[START Material for the task]

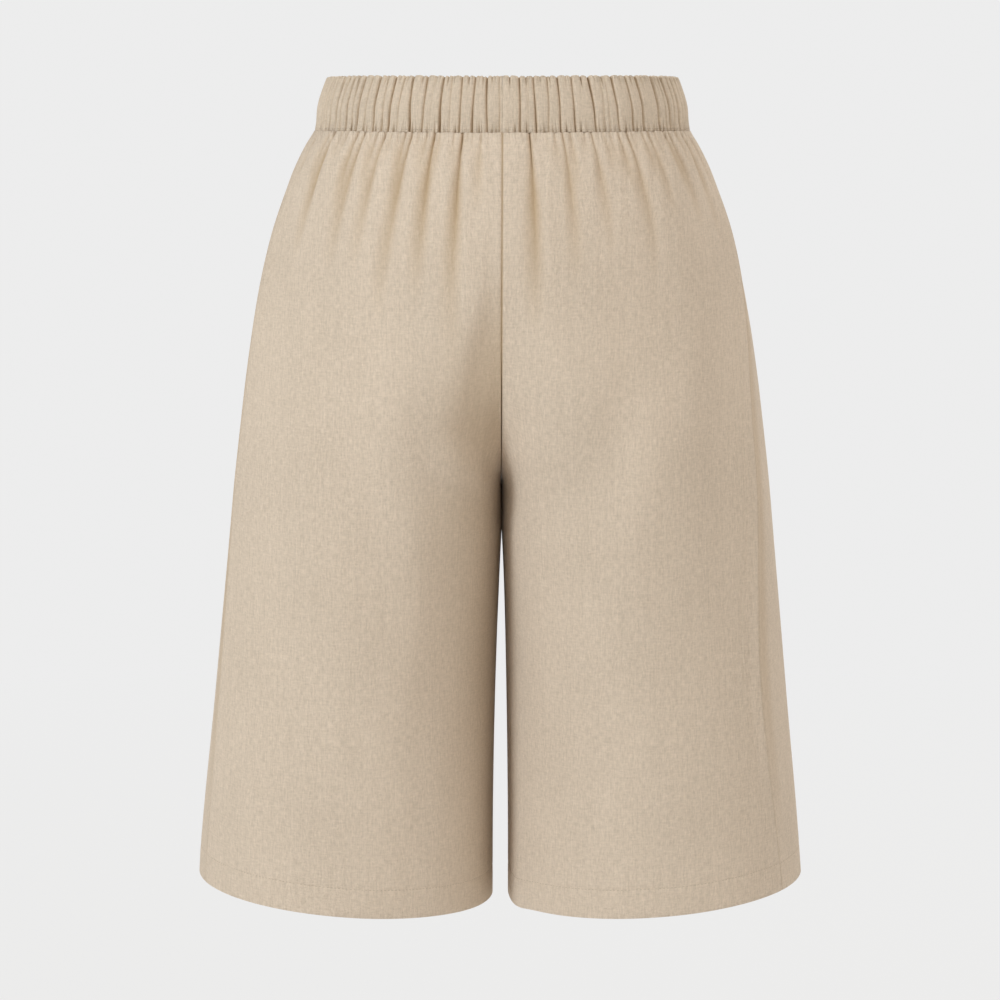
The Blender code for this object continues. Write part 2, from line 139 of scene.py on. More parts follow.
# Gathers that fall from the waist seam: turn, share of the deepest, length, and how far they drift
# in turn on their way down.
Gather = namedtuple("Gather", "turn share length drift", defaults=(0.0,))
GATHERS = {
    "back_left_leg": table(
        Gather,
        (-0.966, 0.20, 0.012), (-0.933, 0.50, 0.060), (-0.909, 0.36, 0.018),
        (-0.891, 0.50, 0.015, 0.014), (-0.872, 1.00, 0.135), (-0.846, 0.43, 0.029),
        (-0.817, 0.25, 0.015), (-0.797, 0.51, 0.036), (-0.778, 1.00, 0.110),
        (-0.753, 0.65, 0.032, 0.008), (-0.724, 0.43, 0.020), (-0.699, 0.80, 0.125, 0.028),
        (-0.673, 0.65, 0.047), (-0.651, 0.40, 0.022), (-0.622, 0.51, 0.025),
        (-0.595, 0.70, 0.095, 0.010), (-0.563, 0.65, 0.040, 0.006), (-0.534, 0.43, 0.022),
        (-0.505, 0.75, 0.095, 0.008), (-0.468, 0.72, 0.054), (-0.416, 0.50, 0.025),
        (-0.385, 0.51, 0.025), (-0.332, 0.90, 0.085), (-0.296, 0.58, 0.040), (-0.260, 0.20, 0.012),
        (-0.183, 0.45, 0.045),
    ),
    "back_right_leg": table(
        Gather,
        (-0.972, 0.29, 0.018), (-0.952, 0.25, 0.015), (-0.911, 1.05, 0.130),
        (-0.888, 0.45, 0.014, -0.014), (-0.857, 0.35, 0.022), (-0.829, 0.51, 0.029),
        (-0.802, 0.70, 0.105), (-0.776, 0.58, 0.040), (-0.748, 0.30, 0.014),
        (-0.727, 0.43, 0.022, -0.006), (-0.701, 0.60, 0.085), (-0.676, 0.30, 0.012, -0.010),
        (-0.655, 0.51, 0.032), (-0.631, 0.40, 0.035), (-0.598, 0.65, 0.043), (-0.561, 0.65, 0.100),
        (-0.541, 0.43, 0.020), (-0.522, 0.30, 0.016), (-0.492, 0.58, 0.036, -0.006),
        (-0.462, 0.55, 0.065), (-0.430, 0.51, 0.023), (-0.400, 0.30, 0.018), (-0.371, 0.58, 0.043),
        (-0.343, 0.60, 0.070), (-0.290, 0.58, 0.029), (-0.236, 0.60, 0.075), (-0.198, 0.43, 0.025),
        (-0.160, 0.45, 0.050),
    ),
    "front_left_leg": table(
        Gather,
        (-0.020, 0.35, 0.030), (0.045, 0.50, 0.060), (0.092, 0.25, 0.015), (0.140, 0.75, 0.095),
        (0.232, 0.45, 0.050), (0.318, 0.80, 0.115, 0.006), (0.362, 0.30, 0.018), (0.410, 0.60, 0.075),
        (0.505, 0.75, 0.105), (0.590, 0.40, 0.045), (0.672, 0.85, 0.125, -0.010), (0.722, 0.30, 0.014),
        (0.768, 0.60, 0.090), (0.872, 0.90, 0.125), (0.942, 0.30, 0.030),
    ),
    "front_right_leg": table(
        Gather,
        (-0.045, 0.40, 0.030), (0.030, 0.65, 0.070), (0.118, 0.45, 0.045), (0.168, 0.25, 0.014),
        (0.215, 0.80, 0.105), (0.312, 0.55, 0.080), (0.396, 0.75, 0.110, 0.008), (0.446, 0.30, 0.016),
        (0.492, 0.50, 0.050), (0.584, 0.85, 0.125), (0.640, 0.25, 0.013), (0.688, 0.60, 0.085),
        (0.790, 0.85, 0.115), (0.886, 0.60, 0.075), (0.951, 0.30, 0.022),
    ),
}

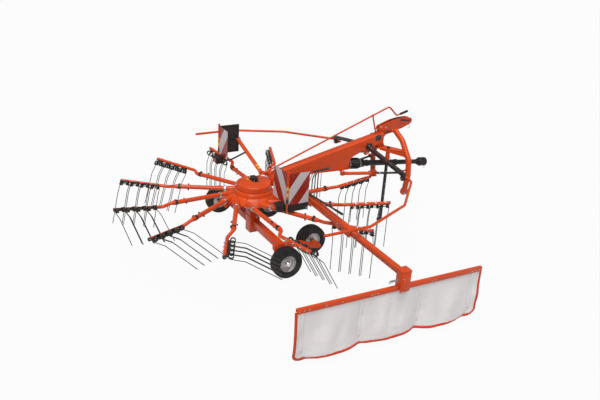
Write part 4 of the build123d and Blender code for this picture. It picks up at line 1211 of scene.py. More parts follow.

[END Material for the task]

Please output the entries above, every line exactly as it reads.

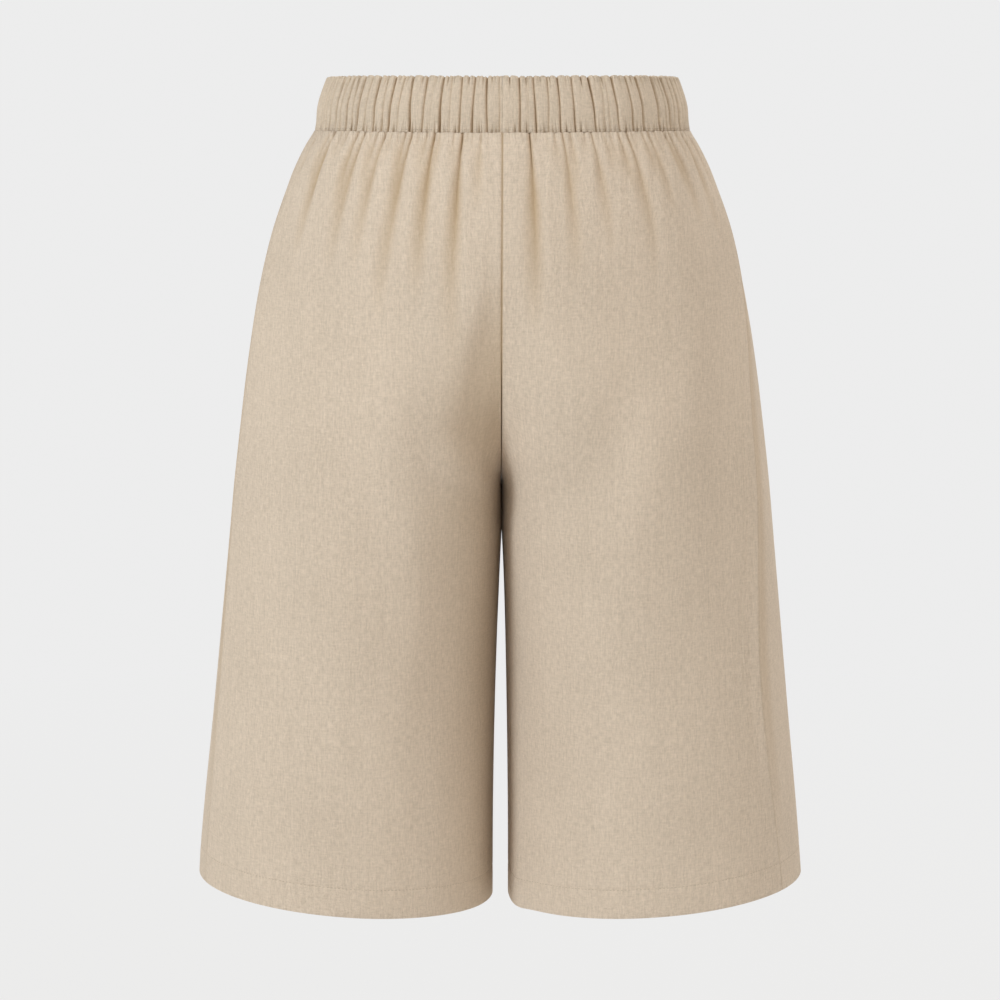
The Blender code for this object continues. Write part 2, from line 139 of scene.py on. More parts follow.
# Gathers that fall from the waist seam: turn, share of the deepest, length, and how far they drift
# in turn on their way down.
Gather = namedtuple("Gather", "turn share length drift", defaults=(0.0,))
GATHERS = {
    "back_left_leg": table(
        Gather,
        (-0.966, 0.20, 0.012), (-0.933, 0.50, 0.060), (-0.909, 0.36, 0.018),
        (-0.891, 0.50, 0.015, 0.014), (-0.872, 1.00, 0.135), (-0.846, 0.43, 0.029),
        (-0.817, 0.25, 0.015), (-0.797, 0.51, 0.036), (-0.778, 1.00, 0.110),
        (-0.753, 0.65, 0.032, 0.008), (-0.724, 0.43, 0.020), (-0.699, 0.80, 0.125, 0.028),
        (-0.673, 0.65, 0.047), (-0.651, 0.40, 0.022), (-0.622, 0.51, 0.025),
        (-0.595, 0.70, 0.095, 0.010), (-0.563, 0.65, 0.040, 0.006), (-0.534, 0.43, 0.022),
        (-0.505, 0.75, 0.095, 0.008), (-0.468, 0.72, 0.054), (-0.416, 0.50, 0.025),
        (-0.385, 0.51, 0.025), (-0.332, 0.90, 0.085), (-0.296, 0.58, 0.040), (-0.260, 0.20, 0.012),
        (-0.183, 0.45, 0.045),
    ),
    "back_right_leg": table(
        Gather,
        (-0.972, 0.29, 0.018), (-0.952, 0.25, 0.015), (-0.911, 1.05, 0.130),
        (-0.888, 0.45, 0.014, -0.014), (-0.857, 0.35, 0.022), (-0.829, 0.51, 0.029),
        (-0.802, 0.70, 0.105), (-0.776, 0.58, 0.040), (-0.748, 0.30, 0.014),
        (-0.727, 0.43, 0.022, -0.006), (-0.701, 0.60, 0.085), (-0.676, 0.30, 0.012, -0.010),
        (-0.655, 0.51, 0.032), (-0.631, 0.40, 0.035), (-0.598, 0.65, 0.043), (-0.561, 0.65, 0.100),
        (-0.541, 0.43, 0.020), (-0.522, 0.30, 0.016), (-0.492, 0.58, 0.036, -0.006),
        (-0.462, 0.55, 0.065), (-0.430, 0.51, 0.023), (-0.400, 0.30, 0.018), (-0.371, 0.58, 0.043),
        (-0.343, 0.60, 0.070), (-0.290, 0.58, 0.029), (-0.236, 0.60, 0.075), (-0.198, 0.43, 0.025),
        (-0.160, 0.45, 0.050),
    ),
    "front_left_leg": table(
        Gather,
        (-0.020, 0.35, 0.030), (0.045, 0.50, 0.060), (0.092, 0.25, 0.015), (0.140, 0.75, 0.095),
        (0.232, 0.45, 0.050), (0.318, 0.80, 0.115, 0.006), (0.362, 0.30, 0.018), (0.410, 0.60, 0.075),
        (0.505, 0.75, 0.105), (0.590, 0.40, 0.045), (0.672, 0.85, 0.125, -0.010), (0.722, 0.30, 0.014),
        (0.768, 0.60, 0.090), (0.872, 0.90, 0.125), (0.942, 0.30, 0.030),
    ),
    "front_right_leg": table(
        Gather,
        (-0.045, 0.40, 0.030), (0.030, 0.65, 0.070), (0.118, 0.45, 0.045), (0.168, 0.25, 0.014),
        (0.215, 0.80, 0.105), (0.312, 0.55, 0.080), (0.396, 0.75, 0.110, 0.008), (0.446, 0.30, 0.016),
        (0.492, 0.50, 0.050), (0.584, 0.85, 0.125), (0.640, 0.25, 0.013), (0.688, 0.60, 0.085),
        (0.790, 0.85, 0.115), (0.886, 0.60, 0.075), (0.951, 0.30, 0.022),
    ),
}

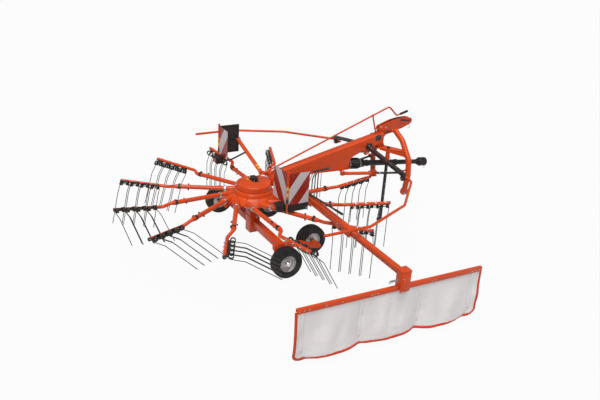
Write part 4 of the build123d and Blender code for this picture. It picks up at line 1211 of scene.py. More parts follow.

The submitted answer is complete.